向導跟我們一起坐里面,身邊站著倆安保,其余的人則全部端著槍站在外面守著。我有點兒不好意思,說:“要不叫他們過來一塊兒吃飯吧?”
“不行。”向導搖搖頭,他們在外面吃就可以了。在索馬里,人的階層分界明顯且嚴格,他們是沒有資格進飯店和客人一起吃飯的。
接著就看見服務員把他們的飯送出去,然后安保們找了一個墻角——墻很低,半米來高,能擋出來巴掌大的一塊兒陰涼地。他們就把飯盤放到陰涼處,自己則蹲在太陽下開始吃飯。

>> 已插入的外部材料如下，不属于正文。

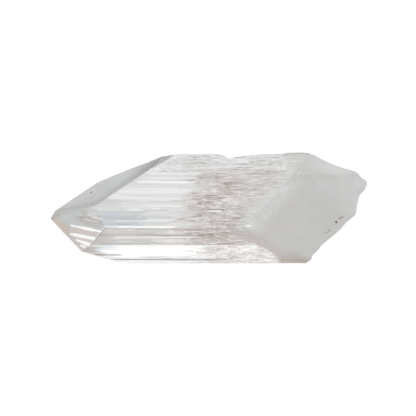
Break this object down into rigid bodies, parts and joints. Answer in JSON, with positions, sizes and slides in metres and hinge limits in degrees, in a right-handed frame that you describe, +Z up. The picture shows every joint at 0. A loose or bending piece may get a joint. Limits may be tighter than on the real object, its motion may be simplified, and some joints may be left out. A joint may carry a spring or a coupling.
{
  "type": "danburite crystal",
  "caption": "Clear, faintly pink danburite crystal lying on a broad prism face, with a chisel point at one end and a frosted oblique break at the other.",
  "frame": {"origin": "under the middle of the crystal's box, on the surface that it rests on", "axes": "+X along the crystal's length from the point towards the broken end, +Z up, out of the broad upper prism face, +Y towards its back edge"},
  "size_m": [0.0632, 0.0212, 0.0104],
  "materials": {
    "danburite": "glassy on the striated prism faces, satin on the point, milky and frosted on the broken end"
  },
  "bodies": {
    "root": {"danburite_crystal": "danburite"}
  },
  "joints": []
}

梁紅看了有點兒不忍心,打算把可樂給他們送過去。向導再次出手制止:社會等級原因,他們也沒有
權利喝可樂,更何況是Made in America的東西。
愛莫能助了,我們只得吃自己的。再埋頭一看自己面前的飯菜,梁紅又嚇了一跳:半盤子菜半盤子蒼蠅,上面還飛著一些,膽兒大,不怕人。

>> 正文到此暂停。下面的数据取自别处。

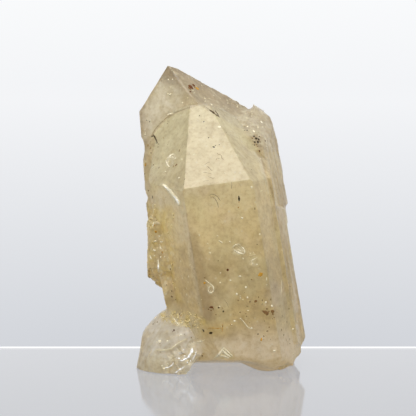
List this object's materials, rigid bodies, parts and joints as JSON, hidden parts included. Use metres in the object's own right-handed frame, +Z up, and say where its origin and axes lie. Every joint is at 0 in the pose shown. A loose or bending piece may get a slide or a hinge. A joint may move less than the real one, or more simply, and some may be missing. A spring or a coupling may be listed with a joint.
{
  "type": "quartz crystal",
  "caption": "Pale smoky-straw quartz crystal cluster of intergrown leaning prisms with pointed tips, a broken side block and broken feet; stands upright as a display specimen",
  "frame": {"origin": "middle of the bounding box in X and Y, at the level of the ground faces that it stands on", "axes": "+Z up along the longest extent, -Y towards the broad front prism face, +X to the flank with the thin blades; the crystals' c axis leans 9.5 degrees towards -X"},
  "size_m": [0.0516, 0.0402, 0.0907],
  "materials": {
    "quartz": "see-through pale smoky straw quartz, growth faces softly glossy, broken surfaces glassy, with veils, specks and iron stains sealed in"
  },
  "bodies": {
    "root": {"quartz_crystal": "quartz"}
  },
  "joints": []
}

“這——”她苦笑,入鄉隨俗吧,只能動手把蒼蠅一個一個地挑出來。這就是索馬里體驗,感覺挺新鮮的,倒沒惡心、反胃一說。
這會兒魏凱抬起頭來,把面前的盤子一推,一抹嘴,吃完了。瞬時我們就八目相對,各自目瞪口呆。先是魏凱不知所以地看著我們:“干嗎,你們怎么都不吃啊?怎么把胡椒都扒拉出來了?味道挺正的。”
我們沒憋住,笑了出來:“哥——哥們兒——那是蒼蠅。”
魏凱先是一愣,接著就開始摳喉嚨干嘔起來。
結束了這一頓大開眼界的蒼蠅午餐,一行人再次回到車上,繼續在摩加迪沙街頭漫無目的地逛著。
很快我就感覺不舒服了,估摸著是吃壞了肚子。向導讓司機繞了一圈,給我找了一廁所。我急不可耐準備進去的時候又被攔住了,還是安保隊先進去檢查,緊接著他們把廁所里面的人全趕出來之后,才讓我進去。
“這……”顧不了那么多,先進去了。
這就是中國舊社會農村的那種廁所,下面是個大糞坑上面沒有房頂,直接露天大小便。
完事之后出來,發現門外排了很長的隊伍。原來在我上廁所的時候,安保隊暫時把這廁所“戒嚴”了,只準我獨自使用。
我頗有些不好意思,那些人看我的眼神也怪怪的,我帶著歉意一路小跑,趕緊回到了車上。
下午在重復昨天和上午的路,我們只能老老實實地待在車上,不準下車,不準接近人群。
來之前,我和梁紅就說了此次“偏向虎山行”的目的:我們去索馬里,就是要看看真正的索馬里人,看看他們是怎么生活的;索馬里除了海盜之外,他們還有什么。
來到索馬里超過24小時了,下了飛機出了宿地,我們就沒機會下過車,時刻都被安保隊保護著。
我們身在索馬里,索馬里卻在我們的窗外。真實的索馬里,咫尺天涯。